L'ACTION DE MARIE-MÉDIATRICE
DANS LA DIVINE TRINITÉ
82. Sur l'Ordre du Seigneur lui-même,
le Pape, et donc Képhas, exerce son ministère trinitaire en communiant
marialement au Christ-Eucharistie, anticipant ainsi sacramentellement la
Révélation divine de la fin des temps : c'est le résumé des pages qui
précèdent. Par là même, utilisant le moyen qui est l'Eucharistie envisagée
comme communion - mis par la Divine Providence à la disposition de
Marie-Médiatrice pour révéler tout le Mystère de la Sainte Trinité, le
Pontife Romain réalise véritablement son salut - quoique d'une manière
sacramentelle - par Marie, avec Marie, en Marie, et pour Marie, son Épouse
dans le Christ (à ce sujet, voir n° 12). Cela revient à dire que, configuré
à Marie-Médiatrice, en tant que Christ-Total, par le caractère épiscopal,
le Pape, par la grâce de Dieu, s'unit au Christ-Eucharistie par mode de
relation d'union sponsale (voir nos 44 et 45) ; et donc, cela permet d'affirmer sans aucun doute que,
relativement à la médiation de Marie, le Christ et l'Église, représentée
sacramentellement et mystiquement par le Pape, sont Époux l'un de l'autre.

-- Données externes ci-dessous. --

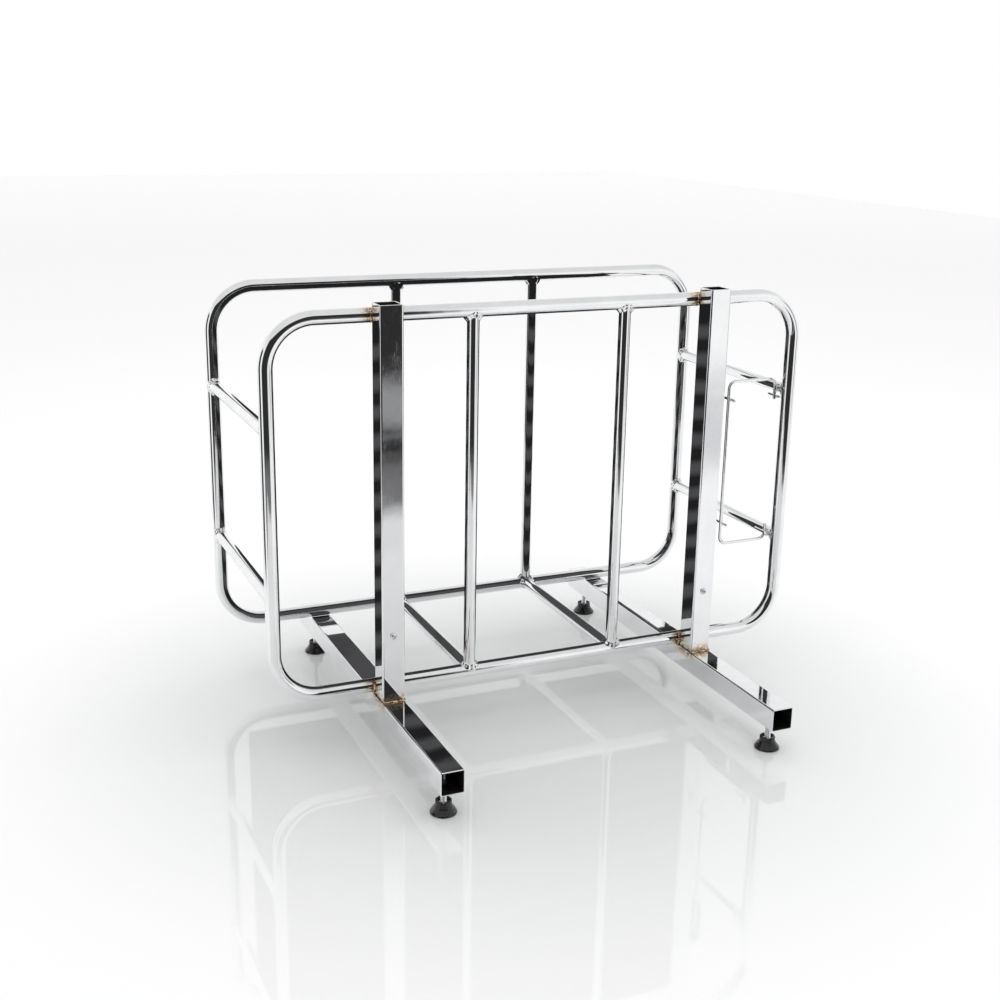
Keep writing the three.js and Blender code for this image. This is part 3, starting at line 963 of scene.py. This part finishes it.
def floor():
    """A glossy white table top with painted shade round its middle, under the rack, that fades out
    before the camera's side of it ends.
    """
    mesh = bpy.data.meshes.new("table_top")
    left, right, near, far = -1.3, 5.0, -1.2, 9.0
    corners = [(left, near, 0), (right, near, 0), (right, far, 0), (left, far, 0)]
    mesh.from_pydata(corners, [], [(0, 1, 2, 3)])
    material = bpy.data.materials.new("white_acrylic")
    material.use_nodes = True
    tree = material.node_tree
    shader = tree.nodes["Principled BSDF"]
    place = add_node(tree, "ShaderNodeTexCoord")
    smear = add_node(tree, "ShaderNodeTexNoise", {"Scale": 9.0, "Detail": 4.0})
    link(tree, place, "Object", smear, "Vector")
    rough = remap(tree, smear, "Fac", 0.3, 0.7, 0.03, 0.05)
    link(tree, rough, "Result", shader, "Roughness")
    shader.inputs["Specular IOR Level"].default_value = 0.7
    # Painted shade: the base colour is greyer within about 0.18 m of the middle, under the rack,
    # and white by 0.62 m; it stands in for the shadow and reflection of a bag on the rack.
    away = add_node(tree, "ShaderNodeVectorMath", operation="LENGTH")
    link(tree, place, "Object", away, "Vector")
    shadow_falloff = remap(tree, away, "Value", 0.18, 0.62, 0.0, 1.0)
    colour = ramp(tree, [(0.0, (0.80, 0.81, 0.81)), (1.0, (0.98, 0.98, 0.98))], shadow_falloff, "Result")
    link(tree, colour, "Color", shader, "Base Color")
    spot = add_node(tree, "ShaderNodeSeparateXYZ")
    link(tree, place, "Object", spot, "Vector")
    sides = [
        remap(tree, spot, "X", -0.90, -0.72, 0.0, 1.0),
        remap(tree, spot, "Y", -0.90, -0.76, 0.0, 1.0),
    ]
    inside = add_node(tree, "ShaderNodeMath", operation="MULTIPLY")
    for i, side_mask in enumerate(sides):
        tree.links.new(side_mask.outputs["Result"], inside.inputs[i])
    clear = add_node(tree, "ShaderNodeBsdfTransparent")
    fade = add_node(tree, "ShaderNodeMixShader")
    link(tree, inside, "Value", fade, "Fac")
    tree.links.new(clear.outputs[0], fade.inputs[1])
    tree.links.new(shader.outputs[0], fade.inputs[2])
    tree.links.new(fade.outputs[0], tree.nodes["Material Output"].inputs["Surface"])
    mesh.materials.append(material)
    table = bpy.data.objects.new("table_top", mesh)
    bpy.context.scene.collection.objects.link(table)


BOX_FACES = (
    (0, 1, 3, 2), (4, 6, 7, 5), (0, 4, 5, 1), (2, 3, 7, 6), (0, 2, 6, 4), (1, 5, 7, 3),
)


def flag():
    """Dark, faintly glowing cards where a bag and its wheels would stand; no bag is drawn. The
    camera does not see them, but they paint dark reflections of the bag into the polished metal and
    the glossy table, and cast a painted shadow of it.
    """
    points, faces = [], []
    for low, high in (
        ((-0.262, -0.022, 0.070), (0.190, 0.165, 0.400)),
        ((0.190, 0.020, 0.075), (0.255, 0.060, 0.125)),
        ((0.190, 0.020, 0.330), (0.255, 0.060, 0.380)),
    ):
        first = len(points)
        xs, ys, zs = zip(low, high)
        points += [(x, y, z) for x in xs for y in ys for z in zs]
        faces += [[first + i for i in face] for face in BOX_FACES]
    mesh = bpy.data.meshes.new("absent_bag_shade_card")
    mesh.from_pydata(points, [], faces)
    material = bpy.data.materials.new("dark_card")
    material.use_nodes = True
    tree = material.node_tree
    tree.nodes.clear()
    place = add_node(tree, "ShaderNodeTexCoord")
    ribs = add_node(
        tree,
        "ShaderNodeTexWave",
        {"Scale": 11.0, "Distortion": 2.5, "Detail": 3.0},
        bands_direction="Z",
    )
    link(tree, place, "Object", ribs, "Vector")
    # Painted reflection: dark ribbed greys for the absent bag, given as a faint glow.
    shade = ramp(tree, [(0.2, (0.016, 0.016, 0.017)), (0.9, (0.075, 0.075, 0.078))], ribs, "Fac")
    glow = add_node(tree, "ShaderNodeEmission", {"Strength": 1.0})
    link(tree, shade, "Color", glow, "Color")
    output = add_node(tree, "ShaderNodeOutputMaterial")
    link(tree, glow, "Emission", output, "Surface")
    mesh.materials.append(material)
    card = bpy.data.objects.new("absent_bag_shade_card", mesh)
    bpy.context.scene.collection.objects.link(card)
    # Left visible to glossy and shadow rays: a painted reflection and a painted shadow of the
    # absent bag.
    card.visible_camera = False
    card.visible_diffuse = False
    card.visible_transmission = False
    card.visible_volume_scatter = False


# Grey patches in the white tent: headings left and right (clockwise from +Y), heights low and
# high and the softness of the edge, all in degrees, then the brightness.
DARK_PATCHES = (
    (158, 244, -80, 31, 2.0, 0.030),
    (158, 244, -19, -15, 0.8, 0.19),
    (159, 163, -13.6, -11.6, 0.6, 0.32),
    (142, 154, -15, -11, 1.5, 0.76),
    (268, 302, -80, 18, 3.0, 0.05),
    (110, 128, -80, 14, 4.0, 0.35),
)


def world():
    """White tent: bright all round, dark behind the camera and at the left below head height."""
    studio = bpy.data.worlds.new("studio")
    bpy.context.scene.world = studio
    studio.use_nodes = True
    tree = studio.node_tree
    tree.nodes.clear()
    place = add_node(tree, "ShaderNodeTexCoord")
    parts = add_node(tree, "ShaderNodeSeparateXYZ")
    link(tree, place, "Generated", parts, "Vector")
    level = add_node(tree, "ShaderNodeVectorMath", operation="MULTIPLY")
    link(tree, place, "Generated", level, "Vector")
    level.inputs[1].default_value = (1, 1, 0)
    heading = add_node(tree, "ShaderNodeVectorMath", operation="NORMALIZE")
    link(tree, level, "Vector", heading, "Vector")

    def patch(left, right, low, high, soft):
        """1 between two headings and two heights, all in degrees, with soft edges."""
        middle, half = math.radians((left + right) / 2), (right - left) / 2
        facing = add_node(tree, "ShaderNodeVectorMath", operation="DOT_PRODUCT")
        link(tree, heading, "Vector", facing, 0)
        facing.inputs[1].default_value = (math.sin(middle), math.cos(middle), 0)
        outer, inner = (math.cos(math.radians(half + side * soft)) for side in (1, -1))
        edges = [remap(tree, facing, "Value", outer, inner, 0.0, 1.0)]
        for level, start, end in ((low, 0.0, 1.0), (high, 1.0, 0.0)):
            below, above = (math.sin(math.radians(level + side * soft)) for side in (-1, 1))
            edges.append(remap(tree, parts, "Z", below, above, start, end))
        mask = edges[0]
        for edge in edges[1:]:
            both = add_node(tree, "ShaderNodeMath", operation="MULTIPLY")
            tree.links.new(mask.outputs[0], both.inputs[0])
            tree.links.new(edge.outputs[0], both.inputs[1])
            mask = both
        return mask

    tent = remap(tree, parts, "Z", 0.15, 0.75, 1.05, 0.80)
    colour = blend_colours(tree, "MIX", 0.0, (0.0, 0.0, 0.0, 1), (0.0, 0.0, 0.0, 1))
    tree.links.new(tent.outputs["Result"], colour.inputs[6])
    for left, right, low, high, soft, value in DARK_PATCHES:
        mask = patch(left, right, low, high, soft)
        grey = (value, value, value * 1.02, 1)
        mixed = blend_colours(tree, "MIX", (mask, "Value"), (0.0, 0.0, 0.0, 1), grey)
        tree.links.new(colour.outputs[2], mixed.inputs[6])
        colour = mixed
    seen = add_node(tree, "ShaderNodeBackground", {"Strength": 1.0})
    tree.links.new(colour.outputs[2], seen.inputs["Color"])
    backdrop = add_node(tree, "ShaderNodeBackground", {"Color": (1, 1, 1, 1), "Strength": 1.0})
    rays = add_node(tree, "ShaderNodeLightPath")
    pick = add_node(tree, "ShaderNodeMixShader")
    link(tree, rays, "Is Camera Ray", pick, "Fac")
    tree.links.new(seen.outputs[0], pick.inputs[1])
    tree.links.new(backdrop.outputs[0], pick.inputs[2])
    output = add_node(tree, "ShaderNodeOutputWorld")
    tree.links.new(pick.outputs[0], output.inputs["Surface"])


def soft_light(name, location, target, size, power):
    """An overhead soft box that the polished metal does not mirror."""
    data = bpy.data.lights.new(name, "AREA")
    data.shape, data.size, data.size_y, data.energy = "RECTANGLE", size[0], size[1], power
    light = bpy.data.objects.new(name, data)
    light.location = location
    light.rotation_mode = "QUATERNION"
    light.rotation_quaternion = (Vector(target) - Vector(location)).to_track_quat("-Z", "Y")
    light.visible_glossy = False
    light.visible_camera = False
    bpy.context.scene.collection.objects.link(light)


def camera():
    """Standing left of the rack's middle, a little above it, with a slight roll."""
    yaw, pitch, roll = (math.radians(a) for a in (24.011, -16.485, 1.019))
    level_reach = math.cos(pitch)
    forward = Vector((math.sin(yaw) * level_reach, math.cos(yaw) * level_reach, math.sin(pitch)))
    level = Vector((math.cos(yaw), -math.sin(yaw), 0))
    above = level.cross(forward)
    right = level * math.cos(roll) + above * math.sin(roll)
    up = above * math.cos(roll) - level * math.sin(roll)
    data = bpy.data.cameras.new("camera")
    data.sensor_width = 36.0
    data.lens = 49.87
    eye = bpy.data.objects.new("camera", data)
    rotation = Matrix((right, up, -forward)).transposed()
    eye.matrix_world = Matrix.Translation((-0.58322, -1.23448, 0.62188)) @ rotation.to_4x4()
    bpy.context.scene.collection.objects.link(eye)
    bpy.context.scene.camera = eye


floor()
flag()
world()
soft_light("overhead_soft", (0.2, 0.1, 2.4), (0.0, 0.1, 0.0), (3.0, 3.0), 26)
camera()
bpy.context.scene.view_settings.view_transform = "Standard"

Comme Marie est la première de tous les fidèles, et leur modèle dans le
Christ, tout ceci suppose, de soi, que l'Épouse du Pape est d'abord et
fondamentalement Épouse du Verbe incarné, son Fils selon la chair, et par
là, Épouse de toute la Divine Trinité.
83. Ainsi, comme nous l'avions annoncé
(voir n° 11), nous sommes amenés, dans la logique des choses, à considérer
Marie-Médiatrice dans son action au sein des Trois Personnes divines. Or,
relativement à l'acte de la communion eucharistique accompli par le Pape en
général, et par Képhas en particulier, Marie-Médiatrice doit être
considérée uniquement selon son corps, comme médiateur d'ordre proprement
corporel (voir n° 80) : il faut envisager Marie-Médiatrice comme
intermédiaire entre le Christ et l'Église, servant de point milieu entre
les deux termes extrêmes de sa médiation (à ce sujet, consulter EECC, n°
52). Mais ici, Marie-Médiatrice est regardée comme étant fondamentalement
une fidèle - quoique la première - parmi les autres fidèles (voir n° 82).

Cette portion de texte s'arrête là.